My point here is not to go on ad nauseum about the pains of love lost and hearts broken. We’ve all been there, and done that. The point I’m trying to get to is this: the love of my (earlier) life brought me to the love of my current life, my daughter. I watched this person as a mother and realized that I wanted and needed to be a mother, too. When I saw that it was possibly not going to happen together as a couple, the way I wanted it to, I started looking for a donor, and going through the foster care licensing process. I felt a pull on my heart like I’d never felt it before. My children were waiting for me.
And isn’t it amazing, that this love I had for Moose, for Avalon, and now for Jo Jo, put that romantic love completely into perspective? Suddenly, my broken heart was not the huge colossal earth-shattering problem that it had been only a year or two before. My priority was my child. My love for my babies blew my mind, and continues to do so. It is so much bigger than any love I’d thought I’d known.
As I snuggle with my Jo Jo, as she crawls to me for “huggies”, or screeches with happiness just because I’ve walked into the room, I realize that relationship problems are just such a smaller blip on the radar. My daughter is what matters. Sure, there is still grieving to be done, there is still loss and sadness and often, tears. My broken heart, in a romantic sense, is still important. Any loss is. But good god… so not worth the drama and hysterics of the past.
My life is wonderful, it is amazing, because I am a mother. I am so full of love, and so much love is given back to me. I have fun every day, I laugh, and I feel gratitude. I look forward to so much, I cherish the present moment, and I am filled with hope for our future together. Being a single mom has meant more time for my daughter, more attention on a peaceful life with the two of us, her grandma, and great-grandparents. No couple arguments, no parenting disagreements, no “making time for the marriage” or working on relationship problems while trying to be a good mommy.
I’m glad for that, right now. I’m glad that I’m a single mother, surrounded by family and friends who keep us company and form our community. I’m happy for the quiet, peaceful days just playing and eating and growing, mom and daughter (and grandma). I’m grateful for true love in the past, even if it did not lead to a lasting relationship, and for the fact that it brought me to motherhood. I’m ok with the tears and pain that go with a broken heart, and ok with letting myself continue to grieve for the loss of someone I love, and the loss of the dreams I had for us, for as long as I need to.
Single motherhood is better than I could ever have dreamed, and I don’t think I’m willing to trade it for anything else, anymore. At least not right now.
How funny that people want to ask you why you’re single. I must say it’s never occurred to me to wonder any more than I’ve wondered why someone is in a relationship. It just kind of……..is.
I’m glad single motherhood is suiting you. I can definitely see there would be advantages!
I was a single mother for 10 years and never regretted a moment of it. I loved my time with my daughter. It was Whitney who found my husband for me. He was a neighbor who let all of the neighborhood kids pick the plums in his field. I’m so thankful to have someone to share this time with, but I’ll always cherish the time when it was just the two of us.
Your story resonates so much with my life.

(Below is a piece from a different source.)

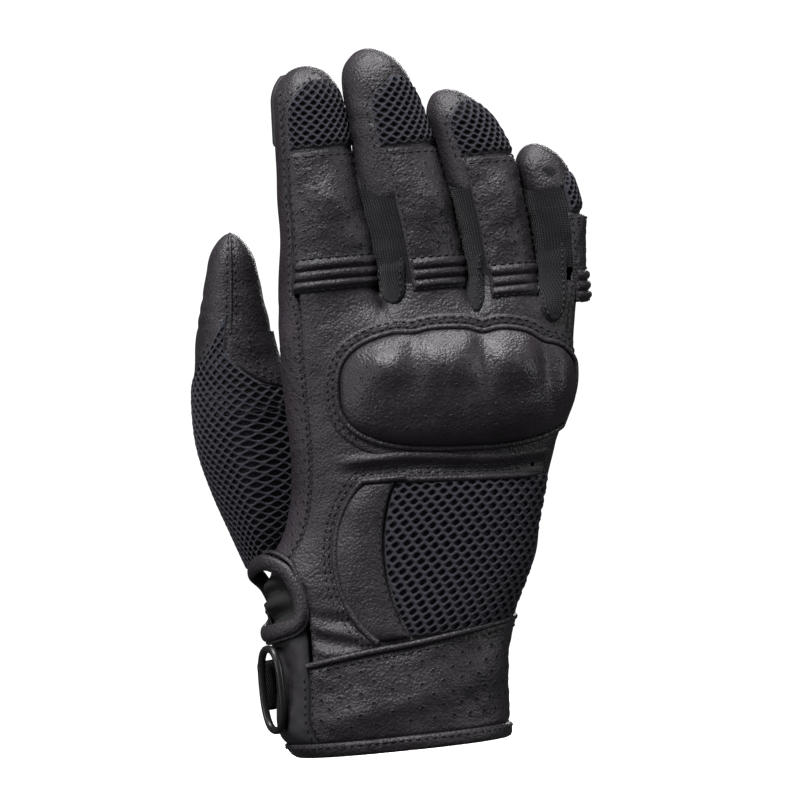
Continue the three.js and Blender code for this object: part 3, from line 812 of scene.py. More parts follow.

Loved and lost. I love children and didn’t necessarily want to do this alone but life works itself out and I’ve just started the foster care process. People keep asking me “If i”m ready for this?” or if I can actually handle this as a single person. I tell them I dont have all the answers. I just know i have a lot of love to give and I want to live for something/someone more than myself.

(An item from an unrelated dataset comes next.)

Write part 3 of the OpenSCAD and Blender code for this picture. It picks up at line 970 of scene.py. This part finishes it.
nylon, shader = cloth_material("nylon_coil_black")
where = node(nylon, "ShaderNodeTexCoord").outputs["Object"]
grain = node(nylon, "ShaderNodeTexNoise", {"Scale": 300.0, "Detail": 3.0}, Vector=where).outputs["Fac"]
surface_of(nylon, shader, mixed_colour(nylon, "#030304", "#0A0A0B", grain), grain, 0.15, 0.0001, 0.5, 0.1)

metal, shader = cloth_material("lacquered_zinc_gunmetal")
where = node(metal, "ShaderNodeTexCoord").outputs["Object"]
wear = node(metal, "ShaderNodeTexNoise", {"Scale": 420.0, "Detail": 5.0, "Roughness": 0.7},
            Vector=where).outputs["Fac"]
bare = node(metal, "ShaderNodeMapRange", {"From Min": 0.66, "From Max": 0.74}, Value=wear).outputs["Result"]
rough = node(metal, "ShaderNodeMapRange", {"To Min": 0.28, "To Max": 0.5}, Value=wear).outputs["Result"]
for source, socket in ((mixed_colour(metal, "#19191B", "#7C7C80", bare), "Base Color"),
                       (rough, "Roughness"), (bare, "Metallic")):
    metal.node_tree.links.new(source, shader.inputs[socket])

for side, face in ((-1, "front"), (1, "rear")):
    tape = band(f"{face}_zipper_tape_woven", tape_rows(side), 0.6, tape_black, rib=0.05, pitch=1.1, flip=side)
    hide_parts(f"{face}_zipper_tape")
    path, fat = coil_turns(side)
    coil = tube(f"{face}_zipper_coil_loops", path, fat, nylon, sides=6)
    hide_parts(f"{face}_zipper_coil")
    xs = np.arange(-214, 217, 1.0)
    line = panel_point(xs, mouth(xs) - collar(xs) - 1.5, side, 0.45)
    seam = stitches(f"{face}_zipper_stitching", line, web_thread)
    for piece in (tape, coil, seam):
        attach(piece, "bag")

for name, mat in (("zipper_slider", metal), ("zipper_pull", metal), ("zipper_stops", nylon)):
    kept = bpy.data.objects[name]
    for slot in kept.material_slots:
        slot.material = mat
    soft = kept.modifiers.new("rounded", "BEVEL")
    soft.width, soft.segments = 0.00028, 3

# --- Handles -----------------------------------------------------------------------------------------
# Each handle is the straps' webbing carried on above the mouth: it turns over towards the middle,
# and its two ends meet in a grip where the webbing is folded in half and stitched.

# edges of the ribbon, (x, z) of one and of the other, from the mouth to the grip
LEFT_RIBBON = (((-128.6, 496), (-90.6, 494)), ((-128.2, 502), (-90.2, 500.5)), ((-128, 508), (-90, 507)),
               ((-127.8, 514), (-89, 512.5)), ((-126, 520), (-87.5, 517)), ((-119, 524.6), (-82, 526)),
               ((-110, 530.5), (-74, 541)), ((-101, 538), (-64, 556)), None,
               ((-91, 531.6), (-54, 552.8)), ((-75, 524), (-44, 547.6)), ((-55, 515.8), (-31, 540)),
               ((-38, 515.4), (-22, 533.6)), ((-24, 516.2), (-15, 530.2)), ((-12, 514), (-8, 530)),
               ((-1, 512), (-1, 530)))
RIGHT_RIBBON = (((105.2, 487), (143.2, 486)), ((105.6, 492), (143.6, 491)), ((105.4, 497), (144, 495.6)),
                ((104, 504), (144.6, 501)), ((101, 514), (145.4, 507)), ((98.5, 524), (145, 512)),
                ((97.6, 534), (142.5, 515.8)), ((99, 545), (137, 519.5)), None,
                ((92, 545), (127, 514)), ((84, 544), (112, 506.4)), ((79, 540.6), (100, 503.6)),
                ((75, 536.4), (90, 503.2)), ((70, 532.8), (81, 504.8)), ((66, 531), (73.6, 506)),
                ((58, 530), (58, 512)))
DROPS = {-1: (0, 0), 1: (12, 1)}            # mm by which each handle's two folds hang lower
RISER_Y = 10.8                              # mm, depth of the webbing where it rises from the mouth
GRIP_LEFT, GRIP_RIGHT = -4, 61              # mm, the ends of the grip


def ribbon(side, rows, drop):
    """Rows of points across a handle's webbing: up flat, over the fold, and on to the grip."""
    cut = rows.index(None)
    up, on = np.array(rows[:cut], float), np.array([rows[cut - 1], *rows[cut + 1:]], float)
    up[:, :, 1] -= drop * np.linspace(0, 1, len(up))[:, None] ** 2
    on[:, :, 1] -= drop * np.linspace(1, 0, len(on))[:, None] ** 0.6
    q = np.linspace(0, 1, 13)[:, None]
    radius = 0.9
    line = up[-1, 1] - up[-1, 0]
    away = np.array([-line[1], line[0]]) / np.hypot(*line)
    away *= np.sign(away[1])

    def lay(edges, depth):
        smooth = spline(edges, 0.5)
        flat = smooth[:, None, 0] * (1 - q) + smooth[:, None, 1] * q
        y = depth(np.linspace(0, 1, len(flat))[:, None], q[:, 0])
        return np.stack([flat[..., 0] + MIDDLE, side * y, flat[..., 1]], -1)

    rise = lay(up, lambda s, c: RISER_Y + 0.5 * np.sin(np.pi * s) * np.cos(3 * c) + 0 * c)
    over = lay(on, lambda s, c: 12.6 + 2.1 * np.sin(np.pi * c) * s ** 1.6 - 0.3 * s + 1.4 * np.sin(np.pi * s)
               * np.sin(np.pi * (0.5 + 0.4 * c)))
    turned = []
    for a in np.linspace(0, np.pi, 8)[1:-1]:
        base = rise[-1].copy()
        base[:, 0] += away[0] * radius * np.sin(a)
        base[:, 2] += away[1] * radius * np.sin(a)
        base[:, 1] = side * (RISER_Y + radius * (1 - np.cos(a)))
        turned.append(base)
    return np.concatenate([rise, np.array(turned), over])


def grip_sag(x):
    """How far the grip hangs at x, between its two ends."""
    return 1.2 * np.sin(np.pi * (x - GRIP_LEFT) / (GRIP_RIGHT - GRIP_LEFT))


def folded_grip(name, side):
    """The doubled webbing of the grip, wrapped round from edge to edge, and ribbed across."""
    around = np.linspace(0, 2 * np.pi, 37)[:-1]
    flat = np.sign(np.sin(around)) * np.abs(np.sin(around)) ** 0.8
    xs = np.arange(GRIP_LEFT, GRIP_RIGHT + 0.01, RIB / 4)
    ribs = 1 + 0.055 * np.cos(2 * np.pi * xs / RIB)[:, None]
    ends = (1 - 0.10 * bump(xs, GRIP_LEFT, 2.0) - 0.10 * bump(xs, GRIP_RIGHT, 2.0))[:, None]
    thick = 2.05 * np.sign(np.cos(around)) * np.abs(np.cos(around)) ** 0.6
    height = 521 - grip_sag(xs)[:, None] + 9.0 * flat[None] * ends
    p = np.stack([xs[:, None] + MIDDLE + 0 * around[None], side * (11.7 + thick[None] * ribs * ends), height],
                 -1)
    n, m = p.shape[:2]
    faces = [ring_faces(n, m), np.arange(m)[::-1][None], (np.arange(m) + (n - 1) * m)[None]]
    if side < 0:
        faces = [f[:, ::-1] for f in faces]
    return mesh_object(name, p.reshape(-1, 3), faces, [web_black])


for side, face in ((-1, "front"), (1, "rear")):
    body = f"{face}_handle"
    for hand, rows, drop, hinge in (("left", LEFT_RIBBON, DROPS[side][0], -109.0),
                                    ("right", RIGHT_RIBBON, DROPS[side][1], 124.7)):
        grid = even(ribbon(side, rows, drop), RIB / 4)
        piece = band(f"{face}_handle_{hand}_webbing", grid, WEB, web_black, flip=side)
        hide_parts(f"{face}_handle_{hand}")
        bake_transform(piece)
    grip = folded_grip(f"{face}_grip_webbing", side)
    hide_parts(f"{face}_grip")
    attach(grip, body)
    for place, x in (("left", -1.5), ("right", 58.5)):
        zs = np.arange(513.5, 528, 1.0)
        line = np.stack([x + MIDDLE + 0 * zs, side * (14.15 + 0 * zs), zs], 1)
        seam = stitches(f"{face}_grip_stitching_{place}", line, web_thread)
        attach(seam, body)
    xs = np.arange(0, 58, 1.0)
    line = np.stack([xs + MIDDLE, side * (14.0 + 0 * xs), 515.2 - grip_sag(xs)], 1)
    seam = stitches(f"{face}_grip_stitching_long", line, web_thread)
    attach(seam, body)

Your blog posts really encourages me esp since you are a working single mom. Please keep them coming. 🙂
So happy to hear that! Gives me a reason to keep writing!
I love this post. It’s pretty much how I feel, too.

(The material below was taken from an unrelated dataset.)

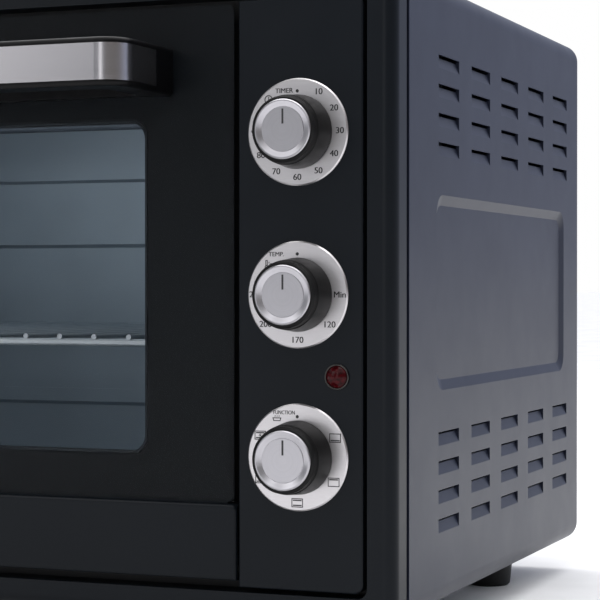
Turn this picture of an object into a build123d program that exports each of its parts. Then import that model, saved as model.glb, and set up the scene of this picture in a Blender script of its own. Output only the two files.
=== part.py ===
from build123d import *
import math
import os

# Counter-top toaster oven with a drop-down glass door on the left and a control bay on the right.
# Millimetres. +Z is up, the door faces -Y, +X is to the right of someone standing in front of it.
# The origin lies on the counter, under the middle of the whole oven including its handle.

os.makedirs("parts", exist_ok=True)

# ---------------------------------------------------------------- driving dimensions
HALF_WIDTH = 300.0          # casing, half of 600
BACK_Y = 244.5
FRONT_Y = -177.5            # plane of the control panel and the door glass
CASE_BOTTOM = 22.0          # height of the feet
CASE_TOP = 391.0
SHEET = 1.2                 # casing sheet
CASE_EDGE = 13.0            # rolled long edges of the casing

BEZEL_BACK = -157.8
BEZEL_EDGE = 7.5
OPENING_HALF = 283.65
OPENING_BOTTOM = 38.0
OPENING_TOP = 375.0
OPENING_CORNER = 6.0
PLATE_FRONT = -160.0        # front plate, behind door and control panel
PLATE_BACK = PLATE_FRONT + SHEET
CASING_FRONT = -153.0       # front edge of the side panels

PANEL_LEFT = 206.7
PANEL_RIGHT = 281.05
PANEL_BOTTOM = 40.8
PANEL_TOP = 372.1
PANEL_SHEET = 1.5

KNOB_X = 242.9
KNOB_MIDDLE_Z = 206.3
KNOB_PITCH = 90.8
KNOBS = {
    "timer": KNOB_MIDDLE_Z + KNOB_PITCH,
    "temp": KNOB_MIDDLE_Z,
    "function": KNOB_MIDDLE_Z - KNOB_PITCH,
}
DIAL_RADIUS = 30.0
DIAL_THICKNESS = 1.5
DIAL_BORE = 7.0
DIAL_CHAMFER = 0.7
DIAL_FRONT = FRONT_Y - DIAL_THICKNESS
SHAFT_RADIUS = 3.0
RUNNING = 0.05              # radial clearance of everything that turns
LAMP_X = 266.1
LAMP_Z = 160.8

CAVITY_LEFT = -262.0
CAVITY_RIGHT = 188.0
CAVITY_BOTTOM = 66.0
CAVITY_TOP = 346.0
CAVITY_BACK = 212.5
CAVITY_SHEET = 1.0
PARTITION_X = 199.0         # heat shield between cavity and control bay

DOOR_LEFT = -280.0
GLASS_RIGHT = 202.3
GLASS_BOTTOM = 88.5
GLASS_TOP = 370.9
GLASS_BACK = -173.7
PRINT_FRONT = -173.65       # a hair behind the glass
PRINT_BACK = -173.4
DOOR_FRAME_BACK = -162.0
WINDOW = (-225.8, 148.0, 113.2, 308.0)      # left, right, bottom, top of the clear window
WINDOW_CORNER = 10.0
RAIL_RIGHT = 205.4
RAIL_BOTTOM = 44.4
RAIL_TOP = 87.5
RAIL_FRONT = -179.0
RAIL_BACK = -163.0
HINGE_Y = -169.5
HINGE_Z = 49.7
PIN_RADIUS = 3.0
STAY_RADIUS = 60.0          # arc of the door stays about the hinge axis
STAY_WIDTH = 8.0
STAYS = {"left": -273.0, "right": 193.0}

HANDLE_LEFT = -243.7
HANDLE_RIGHT = 165.9
HANDLE_Z = 333.6
HANDLE_HEIGHT = 27.0
HANDLE_REACH = 67.0
HANDLE_BAR = 18.0
HANDLE_CORNER = 16.0
HANDLE_BASE = 6.0
HANDLE_ROUND = 2.5
HANDLE_GAP_CORNER = 7.0
TRIM_HEIGHT = 20.3
TRIM_THICKNESS = 1.0
TRIM_END_Y = FRONT_Y - 22.0
HANDLE_FRONT = FRONT_Y - HANDLE_REACH

RACK_Z = 177.0
RACK_FRONT = -132.5
RACK_BACK = 190.0
RACK_WIRE = 2.2             # radius of the frame wire
CROSS_WIRE = 1.7            # radius of the cross wires
CROSS_PITCH = 23.5
RIDGE_DEPTH = 5.0
RIDGE_HEIGHT = 6.0
RIDGE_PITCH = 55.0

HEATER_RADIUS = 3.4
HEATER_Y = (-60.0, 120.0)
UPPER_HEATER_Z = 331.0
LOWER_HEATER_Z = 84.0

FOOT_X = 260.0
FOOT_FRONT_Y = -130.0
FOOT_BACK_Y = 146.5
CORD_X = 238.0
CORD_Z = 66.0
CORD_RADIUS = 3.75


def at_x(x):
    """Plane facing +X whose sketch axes are Y and Z."""
    return Plane.YZ.offset(x)


def at_y(y):
    """Plane facing the front, -Y, whose sketch axes are X and Z."""
    return Plane.XZ.offset(-y)


def at_z(z):
    """Plane facing up whose sketch axes are X and Y."""
    return Plane.XY.offset(z)


def turned(x, y, z):
    """Plane for a turned profile: first axis forward from y, second axis the radius about an axis along Y."""
    return Plane(origin=(x, y, z), x_dir=(0, -1, 0), z_dir=(1, 0, 0))


def rect(left, right, bottom, top, radius=0.0, mode=Mode.ADD):
    """Rectangle in the current sketch, given by its edges."""
    with Locations(((left + right) / 2, (bottom + top) / 2)):
        if radius:
            RectangleRounded(right - left, top - bottom, radius, mode=mode)
        else:
            Rectangle(right - left, top - bottom, mode=mode)


def block(x0, x1, y0, y1, z0, z1, mode=Mode.ADD):
    """Box in the current part, given by its faces."""
    with Locations(((x0 + x1) / 2, (y0 + y1) / 2, (z0 + z1) / 2)):
        Box(x1 - x0, y1 - y0, z1 - z0, mode=mode)


def rod_x(x0, x1, y, z, radius, mode=Mode.ADD):
    """Cylinder along X in the current part."""
    with Locations(Location(((x0 + x1) / 2, y, z), (0, 90, 0))):
        Cylinder(radius, x1 - x0, mode=mode)


def rod_y(x, y0, y1, z, radius, mode=Mode.ADD):
    """Cylinder along Y in the current part."""
    with Locations(Location((x, (y0 + y1) / 2, z), (90, 0, 0))):
        Cylinder(radius, y1 - y0, mode=mode)


def rod_z(x, y, z0, z1, radius, mode=Mode.ADD):
    """Cylinder along Z in the current part."""
    with Locations((x, y, (z0 + z1) / 2)):
        Cylinder(radius, z1 - z0, mode=mode)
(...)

Whenever I go out with someone new, they often ask, “So how are you still single?” 1) People always seem to ask that with a negative connotation, like there’s something wrong with being single… and there’s totally not. 2) If I had an answer to that question, do you think I’d still be single?
And I also feel that my past true love brought me to being a mother as well, although in a little bit different way than you. Even though foster care had been in my mind for many years, I had to get to place of being so brokenhearted and feeling so hopeless about my future, that I would finally be ready for it; that would make me be hopeful about true love (of a totally different form) in my future.
I’ve enjoyed reading your blog. Hoping for a smooth adoption process!